> **Listed records**:
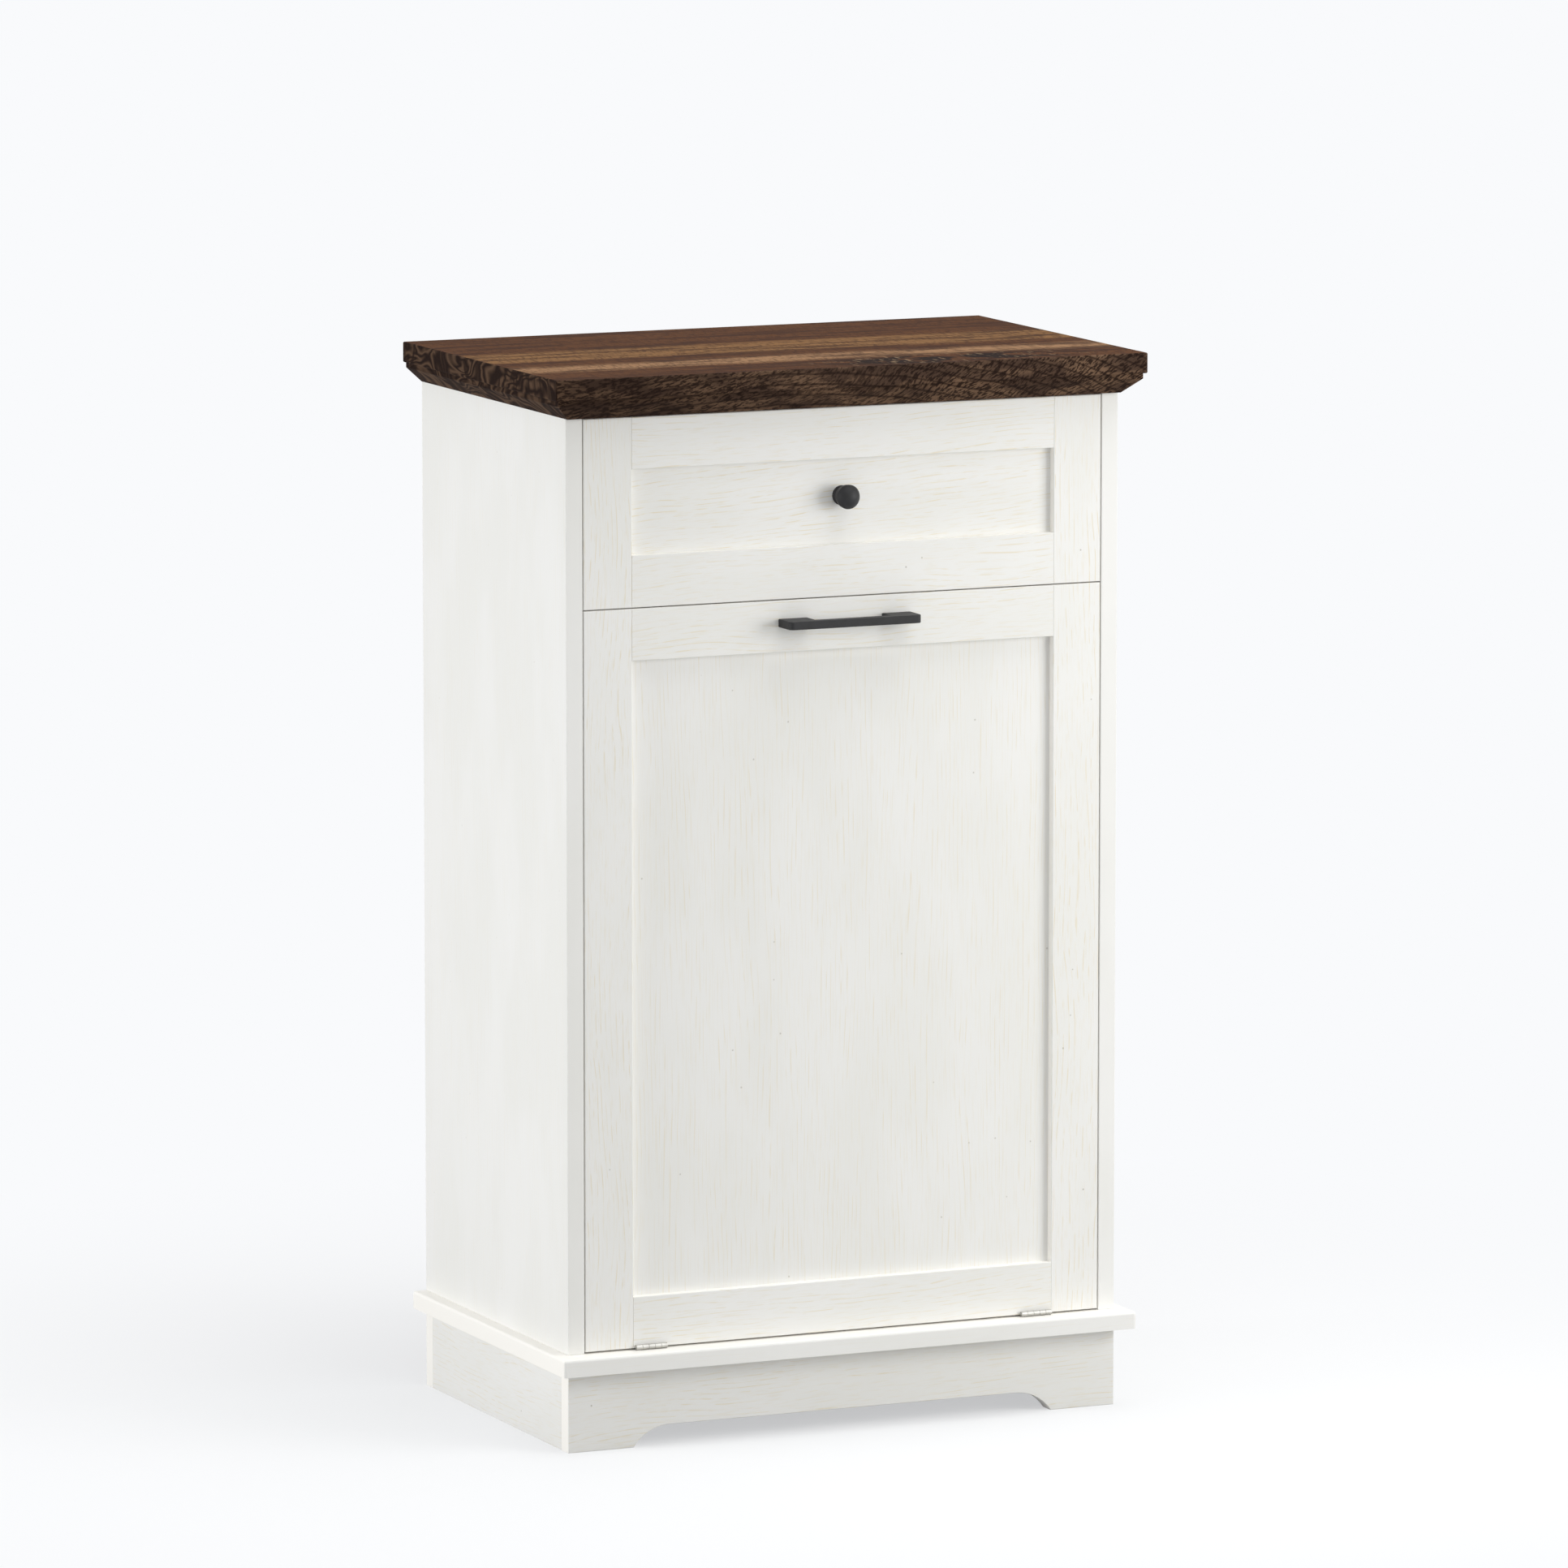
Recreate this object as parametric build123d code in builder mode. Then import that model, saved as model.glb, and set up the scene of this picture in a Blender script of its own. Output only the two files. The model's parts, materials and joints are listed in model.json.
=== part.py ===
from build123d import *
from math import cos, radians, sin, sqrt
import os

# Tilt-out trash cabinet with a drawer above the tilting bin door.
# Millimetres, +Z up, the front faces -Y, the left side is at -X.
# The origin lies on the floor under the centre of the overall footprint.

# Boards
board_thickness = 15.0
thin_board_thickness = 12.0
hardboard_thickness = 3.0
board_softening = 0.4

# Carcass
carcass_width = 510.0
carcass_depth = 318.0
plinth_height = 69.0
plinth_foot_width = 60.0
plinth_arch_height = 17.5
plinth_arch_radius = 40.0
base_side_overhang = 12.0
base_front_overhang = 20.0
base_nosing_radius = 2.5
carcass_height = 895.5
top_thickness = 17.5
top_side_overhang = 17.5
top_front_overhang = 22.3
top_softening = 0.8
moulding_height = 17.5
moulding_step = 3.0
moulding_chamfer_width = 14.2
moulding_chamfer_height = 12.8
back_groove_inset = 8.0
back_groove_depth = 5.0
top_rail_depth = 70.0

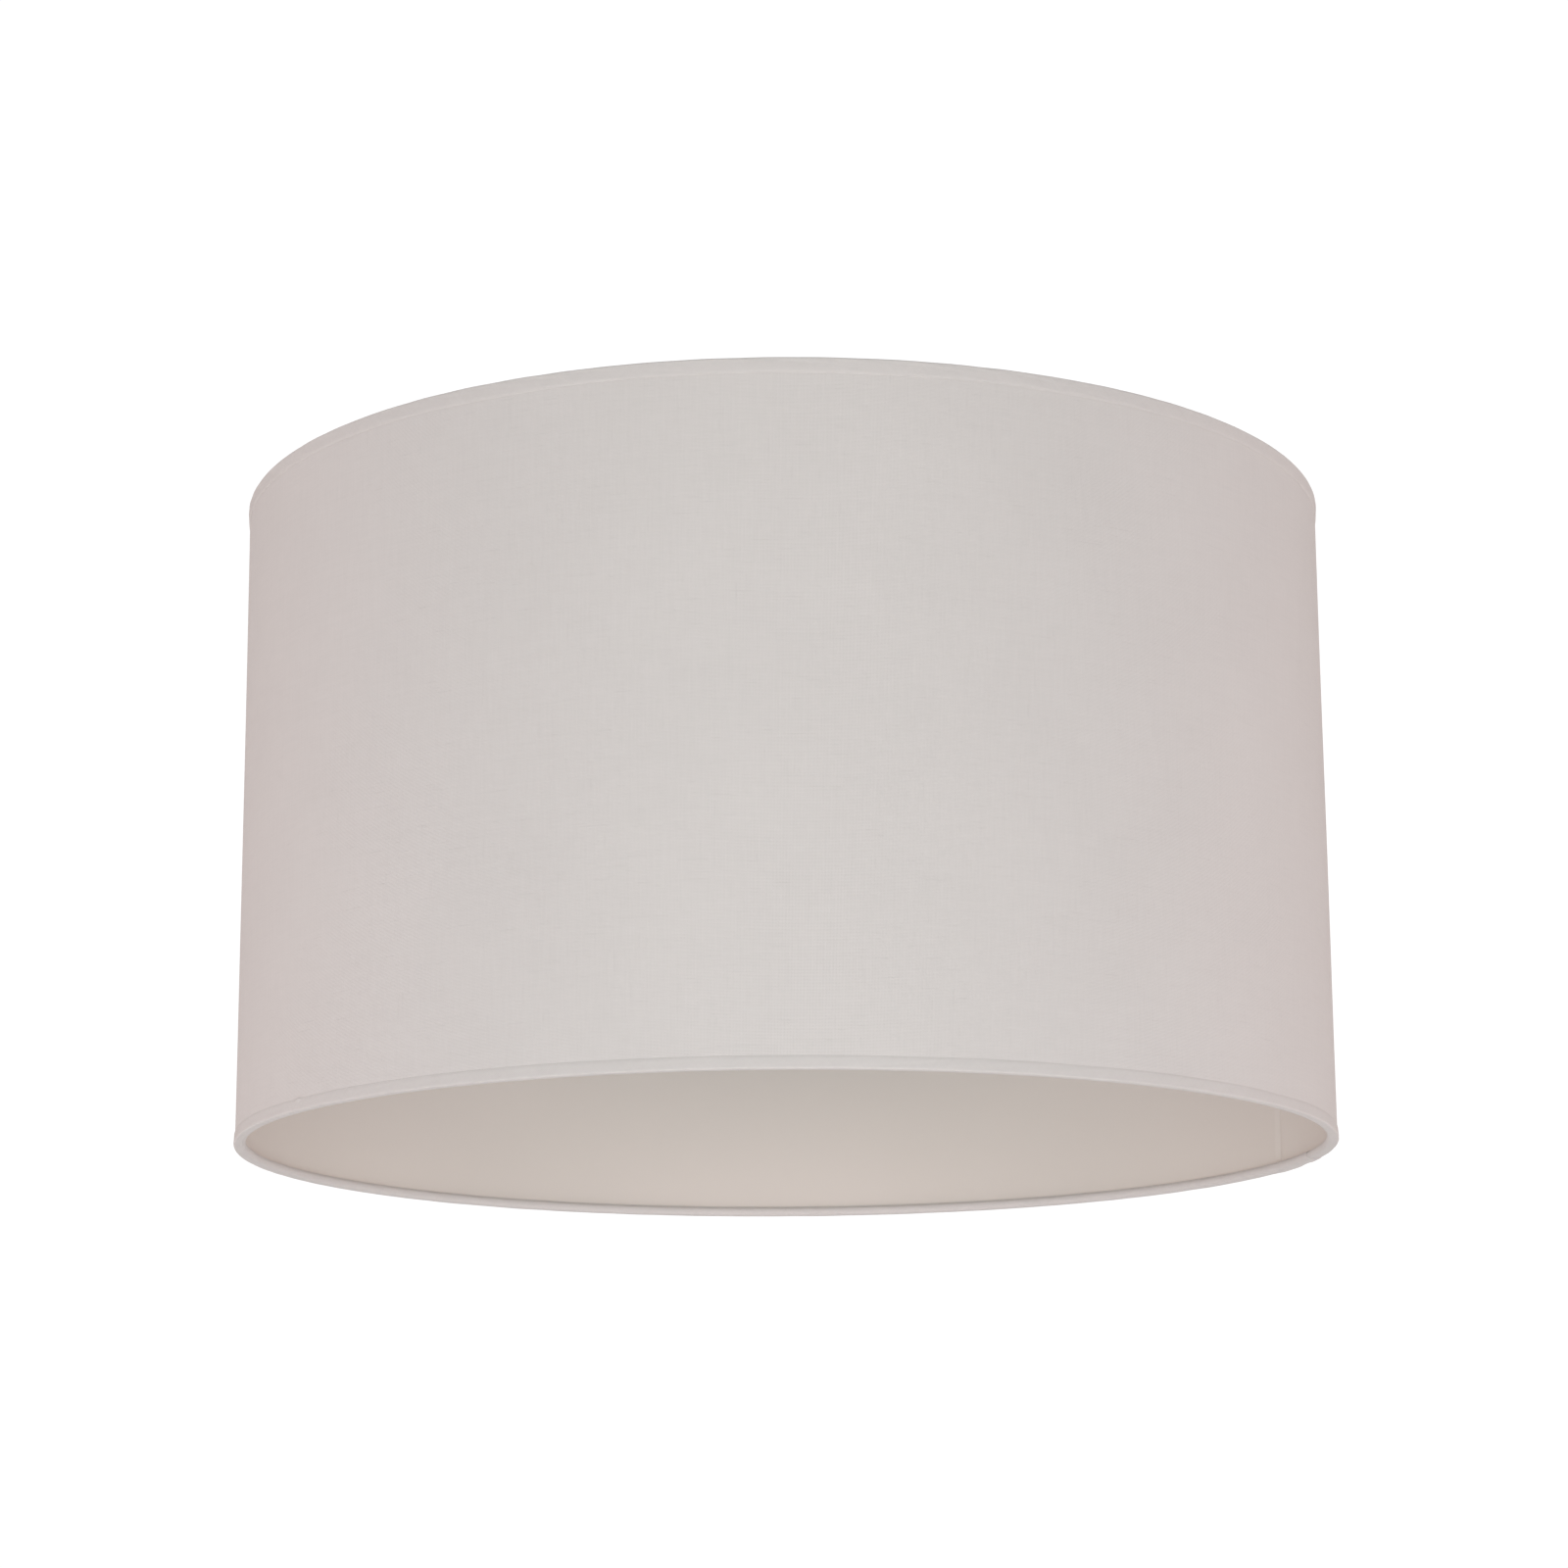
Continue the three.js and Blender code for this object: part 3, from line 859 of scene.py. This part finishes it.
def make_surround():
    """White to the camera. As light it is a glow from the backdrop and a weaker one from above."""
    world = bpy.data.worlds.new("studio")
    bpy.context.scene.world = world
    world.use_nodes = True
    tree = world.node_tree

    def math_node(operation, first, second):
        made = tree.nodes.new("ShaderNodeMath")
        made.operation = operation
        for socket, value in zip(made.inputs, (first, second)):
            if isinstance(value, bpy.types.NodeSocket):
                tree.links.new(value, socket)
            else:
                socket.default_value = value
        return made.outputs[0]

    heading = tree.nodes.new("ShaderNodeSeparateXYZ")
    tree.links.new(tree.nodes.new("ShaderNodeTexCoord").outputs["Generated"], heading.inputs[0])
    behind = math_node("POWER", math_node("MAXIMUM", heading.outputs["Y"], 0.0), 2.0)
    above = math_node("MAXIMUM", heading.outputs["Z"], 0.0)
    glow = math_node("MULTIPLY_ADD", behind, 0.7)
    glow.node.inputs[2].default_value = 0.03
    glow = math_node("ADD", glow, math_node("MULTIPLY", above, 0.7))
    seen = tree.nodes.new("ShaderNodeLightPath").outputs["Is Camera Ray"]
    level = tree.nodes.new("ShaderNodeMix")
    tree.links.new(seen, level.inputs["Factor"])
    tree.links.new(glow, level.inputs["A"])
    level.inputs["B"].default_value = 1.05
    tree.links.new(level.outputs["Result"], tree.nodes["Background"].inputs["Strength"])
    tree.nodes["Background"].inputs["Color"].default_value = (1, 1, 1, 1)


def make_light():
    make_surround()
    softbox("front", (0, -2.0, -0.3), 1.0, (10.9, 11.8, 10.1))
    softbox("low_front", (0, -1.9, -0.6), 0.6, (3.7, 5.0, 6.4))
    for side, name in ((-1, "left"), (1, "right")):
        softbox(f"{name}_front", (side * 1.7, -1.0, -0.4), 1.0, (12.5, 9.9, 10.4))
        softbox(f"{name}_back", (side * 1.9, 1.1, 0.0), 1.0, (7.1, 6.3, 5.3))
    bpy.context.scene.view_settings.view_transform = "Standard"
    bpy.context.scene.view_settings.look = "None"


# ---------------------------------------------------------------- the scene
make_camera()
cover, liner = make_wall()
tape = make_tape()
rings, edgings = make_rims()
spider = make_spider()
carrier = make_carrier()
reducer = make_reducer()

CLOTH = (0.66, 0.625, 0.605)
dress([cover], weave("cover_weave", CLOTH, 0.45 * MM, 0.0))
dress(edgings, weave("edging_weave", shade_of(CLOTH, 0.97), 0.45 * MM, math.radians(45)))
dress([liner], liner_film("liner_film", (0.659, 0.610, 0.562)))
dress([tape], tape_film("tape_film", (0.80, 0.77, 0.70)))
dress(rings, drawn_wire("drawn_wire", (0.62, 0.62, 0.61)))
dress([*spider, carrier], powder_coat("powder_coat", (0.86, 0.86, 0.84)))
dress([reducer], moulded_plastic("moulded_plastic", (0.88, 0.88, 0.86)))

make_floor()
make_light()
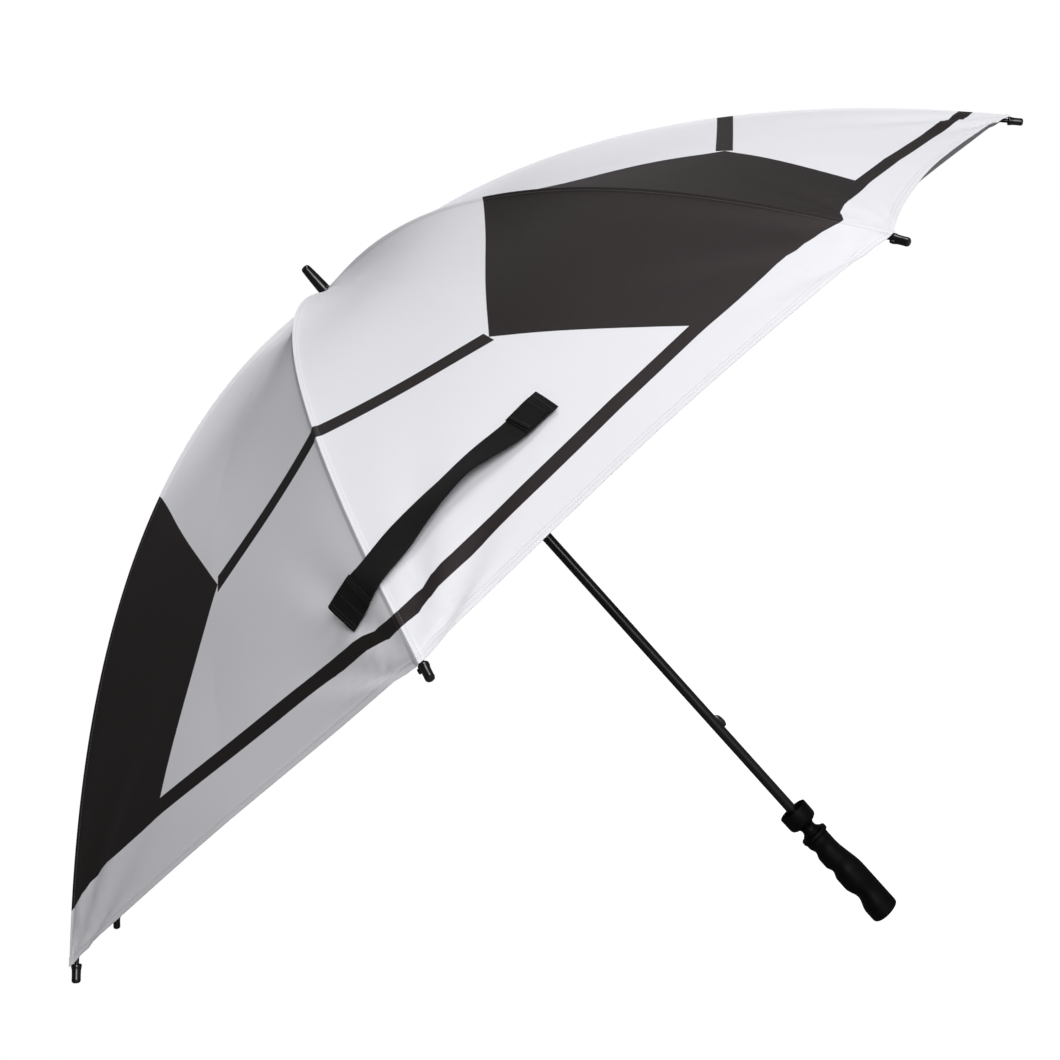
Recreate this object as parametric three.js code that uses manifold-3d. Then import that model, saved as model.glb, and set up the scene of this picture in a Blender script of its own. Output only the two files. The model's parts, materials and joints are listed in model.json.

> **Aim**:
Copy out each line of the listing that holds "Then".

> **Result below**:
Recreate this object as parametric build123d code in builder mode. Then import that model, saved as model.glb, and set up the scene of this picture in a Blender script of its own. Output only the two files. The model's parts, materials and joints are listed in model.json.
Recreate this object as parametric three.js code that uses manifold-3d. Then import that model, saved as model.glb, and set up the scene of this picture in a Blender script of its own. Output only the two files. The model's parts, materials and joints are listed in model.json.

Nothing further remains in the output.